Let's talk 'politainment'
15 November 2019 | Art and Entertainment
Whether it was songs by the Ndilimani Cultural Troupe, the election songs that Gazza and King Tee Dee worked on together or artists choosing to endorse political candidates, so-called 'politainment' is here to stay.
Musicians have often used their platforms to help encourage a better Namibia. This year is no different as more artists are preaching the importance of voting and how people need to speak up about what's right for all communities, at various political rallies. As the 2019 elections approach, artists are being seen at many political rallies, which is a good thing, because it demonstrates the power and influence they have outside of making music.

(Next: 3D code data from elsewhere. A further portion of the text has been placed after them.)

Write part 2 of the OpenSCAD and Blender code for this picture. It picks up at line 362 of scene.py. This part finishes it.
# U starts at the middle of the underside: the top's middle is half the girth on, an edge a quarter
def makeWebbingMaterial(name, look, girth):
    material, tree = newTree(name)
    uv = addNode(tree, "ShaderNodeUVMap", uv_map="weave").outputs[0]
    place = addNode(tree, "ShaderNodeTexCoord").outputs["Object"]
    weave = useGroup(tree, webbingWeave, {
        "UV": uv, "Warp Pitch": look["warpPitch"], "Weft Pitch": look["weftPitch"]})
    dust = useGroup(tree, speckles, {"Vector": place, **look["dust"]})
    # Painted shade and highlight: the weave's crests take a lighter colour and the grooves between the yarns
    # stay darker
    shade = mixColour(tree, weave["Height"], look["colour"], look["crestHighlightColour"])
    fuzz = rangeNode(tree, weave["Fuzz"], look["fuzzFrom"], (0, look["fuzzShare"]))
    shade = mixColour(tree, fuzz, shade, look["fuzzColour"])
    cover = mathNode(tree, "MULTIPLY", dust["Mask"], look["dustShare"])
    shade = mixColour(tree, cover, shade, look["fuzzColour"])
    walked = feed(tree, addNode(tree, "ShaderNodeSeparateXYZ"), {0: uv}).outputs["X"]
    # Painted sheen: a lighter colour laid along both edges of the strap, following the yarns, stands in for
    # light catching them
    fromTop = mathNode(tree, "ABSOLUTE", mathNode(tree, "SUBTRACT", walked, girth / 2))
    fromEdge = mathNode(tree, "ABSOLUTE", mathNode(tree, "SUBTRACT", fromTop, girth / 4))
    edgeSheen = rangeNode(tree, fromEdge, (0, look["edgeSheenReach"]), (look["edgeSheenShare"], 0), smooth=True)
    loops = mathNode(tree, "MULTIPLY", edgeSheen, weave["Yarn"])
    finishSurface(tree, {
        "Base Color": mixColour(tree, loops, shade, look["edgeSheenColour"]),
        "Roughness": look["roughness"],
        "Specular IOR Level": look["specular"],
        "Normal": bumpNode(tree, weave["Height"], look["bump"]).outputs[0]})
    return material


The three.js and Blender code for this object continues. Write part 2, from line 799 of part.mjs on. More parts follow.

There have been complaints from musicians about how political parties make use of the same faces every election year, and understandably so. My take on this is political parties align themselves to artists with the kind of influence they are seeking. Not to take anything away from any artist, but I also believe it is about how relevant you are during the election season that plays a role in being selected by a political party for their campaign.
Artists should also be proactive if they want to get gigs at political rallies. You do not need to wait to be approached by a political party; just record a song endorsing your party or candidate of choice, and I'm sure the party in question will reach out to you.
Finally, to be genuine, artists who are involved or are planning to get involved in the political arena should start considering doing so without always endorsing or denouncing a specific candidate, but rather opt to encourage non-partisan youth to vote. I say this because there is a big group of young people who have given up on wanting to vote and I am certain they might listen, provided they are encouraged by their favourite musicians.